WHAT YOU NEED TO DO — Repeat exactly the lines between and including those that contain "obj.matrix_parent_inverse = Matrix.Identity(4)" and "imported = [obj". Output no other line.
[START OF ROWS]
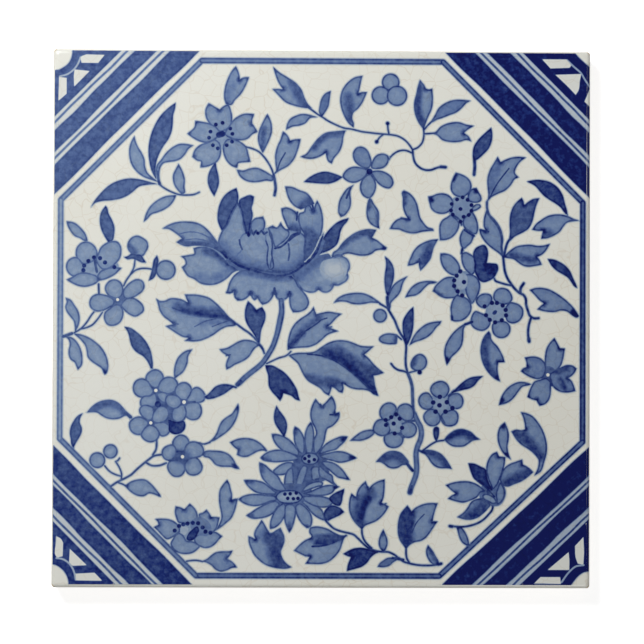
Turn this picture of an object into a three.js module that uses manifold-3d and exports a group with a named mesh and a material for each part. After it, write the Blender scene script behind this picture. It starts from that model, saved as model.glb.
[END OF ROWS]
[START OF ROWS]
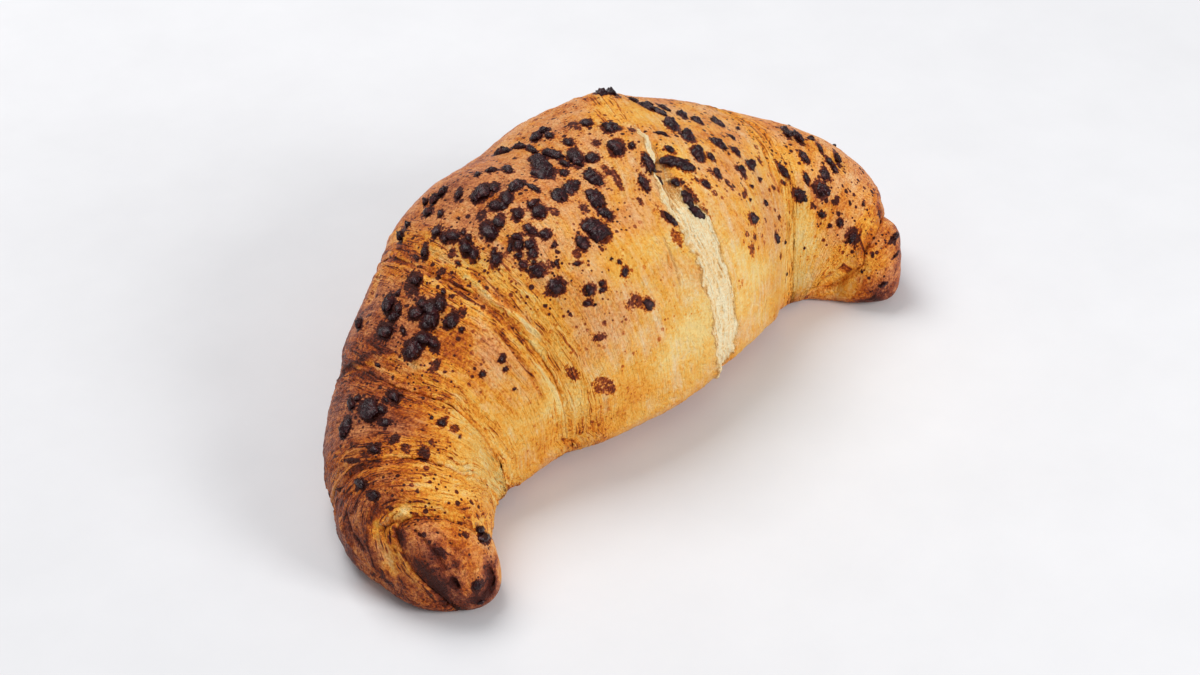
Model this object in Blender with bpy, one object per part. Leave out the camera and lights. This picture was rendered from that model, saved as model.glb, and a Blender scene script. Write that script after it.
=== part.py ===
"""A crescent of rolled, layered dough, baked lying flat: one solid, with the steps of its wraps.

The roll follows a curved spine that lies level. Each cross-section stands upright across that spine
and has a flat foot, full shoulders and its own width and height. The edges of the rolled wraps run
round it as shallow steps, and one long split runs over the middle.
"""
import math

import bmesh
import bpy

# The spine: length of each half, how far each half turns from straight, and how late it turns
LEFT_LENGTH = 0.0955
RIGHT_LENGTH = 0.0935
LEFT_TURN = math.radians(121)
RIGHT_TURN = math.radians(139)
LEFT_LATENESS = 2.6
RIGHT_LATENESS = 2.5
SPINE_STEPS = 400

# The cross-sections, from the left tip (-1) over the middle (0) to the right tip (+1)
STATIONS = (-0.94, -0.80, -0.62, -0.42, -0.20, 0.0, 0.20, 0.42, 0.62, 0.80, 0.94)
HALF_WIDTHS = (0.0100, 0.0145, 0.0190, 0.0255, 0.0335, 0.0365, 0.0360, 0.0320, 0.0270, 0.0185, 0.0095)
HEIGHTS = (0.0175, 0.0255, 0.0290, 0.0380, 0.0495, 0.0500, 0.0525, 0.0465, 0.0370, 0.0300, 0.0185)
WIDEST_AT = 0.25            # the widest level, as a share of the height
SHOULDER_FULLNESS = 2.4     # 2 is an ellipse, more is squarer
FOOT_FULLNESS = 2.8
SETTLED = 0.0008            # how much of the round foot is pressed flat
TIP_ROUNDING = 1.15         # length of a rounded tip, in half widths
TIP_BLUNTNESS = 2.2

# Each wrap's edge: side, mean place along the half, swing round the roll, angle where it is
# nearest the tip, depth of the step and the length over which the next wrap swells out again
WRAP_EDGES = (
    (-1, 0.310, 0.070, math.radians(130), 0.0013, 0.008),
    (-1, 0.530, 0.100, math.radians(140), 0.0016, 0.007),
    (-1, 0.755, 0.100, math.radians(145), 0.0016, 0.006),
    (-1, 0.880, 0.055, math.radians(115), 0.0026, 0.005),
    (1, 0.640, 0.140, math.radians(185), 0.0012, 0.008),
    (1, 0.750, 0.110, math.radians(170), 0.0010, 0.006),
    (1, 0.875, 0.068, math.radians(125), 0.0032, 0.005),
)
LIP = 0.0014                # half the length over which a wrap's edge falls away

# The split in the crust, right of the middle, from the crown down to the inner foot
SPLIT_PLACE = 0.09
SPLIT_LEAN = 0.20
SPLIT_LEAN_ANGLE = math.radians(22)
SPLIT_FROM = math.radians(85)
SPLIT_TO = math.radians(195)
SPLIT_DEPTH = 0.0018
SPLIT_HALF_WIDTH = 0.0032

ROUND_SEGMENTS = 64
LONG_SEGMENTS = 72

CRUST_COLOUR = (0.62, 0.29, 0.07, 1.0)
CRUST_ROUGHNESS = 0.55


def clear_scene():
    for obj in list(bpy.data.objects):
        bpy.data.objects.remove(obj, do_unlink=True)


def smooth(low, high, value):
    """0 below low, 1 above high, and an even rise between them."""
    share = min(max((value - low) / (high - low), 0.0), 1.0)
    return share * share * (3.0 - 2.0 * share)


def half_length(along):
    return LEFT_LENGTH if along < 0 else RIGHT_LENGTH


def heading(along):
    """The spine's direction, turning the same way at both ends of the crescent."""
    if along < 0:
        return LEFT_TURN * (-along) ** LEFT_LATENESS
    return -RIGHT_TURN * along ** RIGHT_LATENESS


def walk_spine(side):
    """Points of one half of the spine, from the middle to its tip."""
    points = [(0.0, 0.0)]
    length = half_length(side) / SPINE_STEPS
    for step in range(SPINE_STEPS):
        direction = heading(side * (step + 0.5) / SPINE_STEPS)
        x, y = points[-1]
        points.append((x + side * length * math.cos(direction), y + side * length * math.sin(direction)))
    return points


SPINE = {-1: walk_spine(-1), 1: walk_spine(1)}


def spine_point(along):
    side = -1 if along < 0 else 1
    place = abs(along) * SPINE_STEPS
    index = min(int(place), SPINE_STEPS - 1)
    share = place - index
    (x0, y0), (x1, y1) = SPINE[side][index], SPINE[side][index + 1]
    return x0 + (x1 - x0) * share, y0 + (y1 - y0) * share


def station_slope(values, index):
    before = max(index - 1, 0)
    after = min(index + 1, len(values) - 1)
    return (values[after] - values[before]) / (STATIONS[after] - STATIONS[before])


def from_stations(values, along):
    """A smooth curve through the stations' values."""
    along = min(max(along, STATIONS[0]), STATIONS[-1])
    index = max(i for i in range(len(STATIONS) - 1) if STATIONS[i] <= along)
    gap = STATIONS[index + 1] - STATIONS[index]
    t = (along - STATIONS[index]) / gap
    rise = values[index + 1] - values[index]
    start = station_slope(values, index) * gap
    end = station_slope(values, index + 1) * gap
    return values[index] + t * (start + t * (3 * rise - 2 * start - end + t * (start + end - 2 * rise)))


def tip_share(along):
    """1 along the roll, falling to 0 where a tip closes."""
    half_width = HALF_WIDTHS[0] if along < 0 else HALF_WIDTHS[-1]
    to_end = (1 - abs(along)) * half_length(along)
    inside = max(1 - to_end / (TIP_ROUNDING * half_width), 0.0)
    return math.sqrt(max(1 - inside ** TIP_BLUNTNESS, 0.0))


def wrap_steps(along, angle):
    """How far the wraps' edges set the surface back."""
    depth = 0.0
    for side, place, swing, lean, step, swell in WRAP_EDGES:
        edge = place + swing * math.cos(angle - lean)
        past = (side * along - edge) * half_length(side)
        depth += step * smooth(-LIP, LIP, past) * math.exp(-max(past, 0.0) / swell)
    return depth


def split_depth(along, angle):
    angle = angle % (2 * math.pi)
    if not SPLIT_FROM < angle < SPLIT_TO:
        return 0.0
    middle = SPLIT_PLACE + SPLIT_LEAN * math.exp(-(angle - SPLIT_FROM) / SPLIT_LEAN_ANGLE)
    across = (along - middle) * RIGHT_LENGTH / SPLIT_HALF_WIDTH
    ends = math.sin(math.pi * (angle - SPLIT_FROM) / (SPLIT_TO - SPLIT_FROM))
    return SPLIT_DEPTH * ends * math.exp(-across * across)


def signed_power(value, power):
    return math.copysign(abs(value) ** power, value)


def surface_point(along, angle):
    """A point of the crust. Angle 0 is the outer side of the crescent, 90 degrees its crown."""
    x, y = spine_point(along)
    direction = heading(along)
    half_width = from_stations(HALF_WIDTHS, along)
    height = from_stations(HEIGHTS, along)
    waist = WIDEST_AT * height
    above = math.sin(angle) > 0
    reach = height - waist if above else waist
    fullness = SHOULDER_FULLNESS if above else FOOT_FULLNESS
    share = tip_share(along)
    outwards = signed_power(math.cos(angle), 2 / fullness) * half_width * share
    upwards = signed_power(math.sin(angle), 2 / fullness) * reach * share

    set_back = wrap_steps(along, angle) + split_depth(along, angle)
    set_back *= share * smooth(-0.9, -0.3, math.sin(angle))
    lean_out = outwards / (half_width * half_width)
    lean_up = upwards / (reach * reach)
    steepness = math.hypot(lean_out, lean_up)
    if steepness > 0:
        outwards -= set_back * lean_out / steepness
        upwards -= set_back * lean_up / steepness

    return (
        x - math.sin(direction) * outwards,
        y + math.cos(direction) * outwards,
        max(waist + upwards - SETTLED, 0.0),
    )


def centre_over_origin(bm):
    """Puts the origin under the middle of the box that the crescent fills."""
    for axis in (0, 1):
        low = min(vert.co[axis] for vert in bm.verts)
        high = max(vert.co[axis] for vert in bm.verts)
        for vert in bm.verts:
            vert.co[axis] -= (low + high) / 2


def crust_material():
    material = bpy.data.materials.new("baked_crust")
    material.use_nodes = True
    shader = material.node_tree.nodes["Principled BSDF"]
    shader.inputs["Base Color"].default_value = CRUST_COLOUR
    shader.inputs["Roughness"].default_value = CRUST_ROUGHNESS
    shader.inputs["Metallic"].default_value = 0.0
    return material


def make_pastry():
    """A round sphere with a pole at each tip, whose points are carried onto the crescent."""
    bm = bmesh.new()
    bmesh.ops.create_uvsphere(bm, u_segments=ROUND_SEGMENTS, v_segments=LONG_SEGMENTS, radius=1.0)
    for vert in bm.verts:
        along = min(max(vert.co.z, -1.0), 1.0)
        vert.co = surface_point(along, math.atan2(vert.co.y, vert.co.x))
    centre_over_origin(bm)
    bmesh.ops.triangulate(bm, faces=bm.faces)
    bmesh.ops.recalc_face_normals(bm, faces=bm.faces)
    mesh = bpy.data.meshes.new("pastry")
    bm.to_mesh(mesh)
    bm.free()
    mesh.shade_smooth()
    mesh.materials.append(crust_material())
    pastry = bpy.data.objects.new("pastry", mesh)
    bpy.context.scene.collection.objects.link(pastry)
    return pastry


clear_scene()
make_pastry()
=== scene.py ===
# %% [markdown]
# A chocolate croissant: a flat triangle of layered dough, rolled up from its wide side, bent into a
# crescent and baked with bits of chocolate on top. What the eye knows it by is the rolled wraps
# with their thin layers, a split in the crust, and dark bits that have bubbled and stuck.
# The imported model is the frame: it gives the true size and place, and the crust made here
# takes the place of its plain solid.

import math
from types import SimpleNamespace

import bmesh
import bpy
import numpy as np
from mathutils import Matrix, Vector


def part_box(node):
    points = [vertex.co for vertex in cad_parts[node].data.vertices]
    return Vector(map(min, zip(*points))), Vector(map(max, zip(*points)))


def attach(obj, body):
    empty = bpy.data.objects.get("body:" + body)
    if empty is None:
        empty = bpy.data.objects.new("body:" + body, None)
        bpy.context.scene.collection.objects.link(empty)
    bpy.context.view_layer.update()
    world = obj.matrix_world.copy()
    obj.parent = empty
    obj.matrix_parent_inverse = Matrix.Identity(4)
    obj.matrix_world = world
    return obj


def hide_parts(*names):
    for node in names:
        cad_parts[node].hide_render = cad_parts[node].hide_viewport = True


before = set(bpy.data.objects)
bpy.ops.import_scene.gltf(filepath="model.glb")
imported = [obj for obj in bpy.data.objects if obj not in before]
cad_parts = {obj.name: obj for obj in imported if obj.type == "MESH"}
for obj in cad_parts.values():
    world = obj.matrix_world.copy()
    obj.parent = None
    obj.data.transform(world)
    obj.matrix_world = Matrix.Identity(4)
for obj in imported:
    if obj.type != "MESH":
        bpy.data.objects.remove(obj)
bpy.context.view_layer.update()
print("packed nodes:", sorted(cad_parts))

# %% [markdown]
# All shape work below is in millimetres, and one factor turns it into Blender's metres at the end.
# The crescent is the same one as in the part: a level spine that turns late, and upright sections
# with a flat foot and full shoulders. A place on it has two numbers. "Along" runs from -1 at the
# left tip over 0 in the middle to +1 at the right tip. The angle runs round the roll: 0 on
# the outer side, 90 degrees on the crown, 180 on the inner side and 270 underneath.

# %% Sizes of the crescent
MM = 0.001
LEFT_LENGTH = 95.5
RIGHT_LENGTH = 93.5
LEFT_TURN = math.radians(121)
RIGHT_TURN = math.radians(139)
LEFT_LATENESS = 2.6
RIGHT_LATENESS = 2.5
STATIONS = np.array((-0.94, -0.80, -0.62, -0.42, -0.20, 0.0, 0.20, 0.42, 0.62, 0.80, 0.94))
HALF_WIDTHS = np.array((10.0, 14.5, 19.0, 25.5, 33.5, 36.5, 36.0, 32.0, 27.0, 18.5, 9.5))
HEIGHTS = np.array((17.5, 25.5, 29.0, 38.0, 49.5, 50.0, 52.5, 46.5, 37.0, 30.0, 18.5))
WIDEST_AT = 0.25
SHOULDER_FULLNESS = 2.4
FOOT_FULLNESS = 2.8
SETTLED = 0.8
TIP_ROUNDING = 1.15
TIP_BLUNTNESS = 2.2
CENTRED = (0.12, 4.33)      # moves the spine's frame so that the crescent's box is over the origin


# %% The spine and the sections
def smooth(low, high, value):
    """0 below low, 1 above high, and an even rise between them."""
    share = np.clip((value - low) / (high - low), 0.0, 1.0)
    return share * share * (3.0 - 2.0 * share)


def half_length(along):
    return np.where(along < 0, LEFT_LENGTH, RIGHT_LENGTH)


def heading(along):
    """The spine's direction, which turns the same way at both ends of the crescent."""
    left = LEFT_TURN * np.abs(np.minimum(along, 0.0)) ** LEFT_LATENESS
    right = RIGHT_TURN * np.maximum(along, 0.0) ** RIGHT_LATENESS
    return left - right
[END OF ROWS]
RESULT OF THIS EXERCISE —
    obj.matrix_parent_inverse = Matrix.Identity(4)
    obj.matrix_world = world
    return obj


def hide_parts(*names):
    for node in names:
        cad_parts[node].hide_render = cad_parts[node].hide_viewport = True


before = set(bpy.data.objects)
bpy.ops.import_scene.gltf(filepath="model.glb")
imported = [obj for obj in bpy.data.objects if obj not in before]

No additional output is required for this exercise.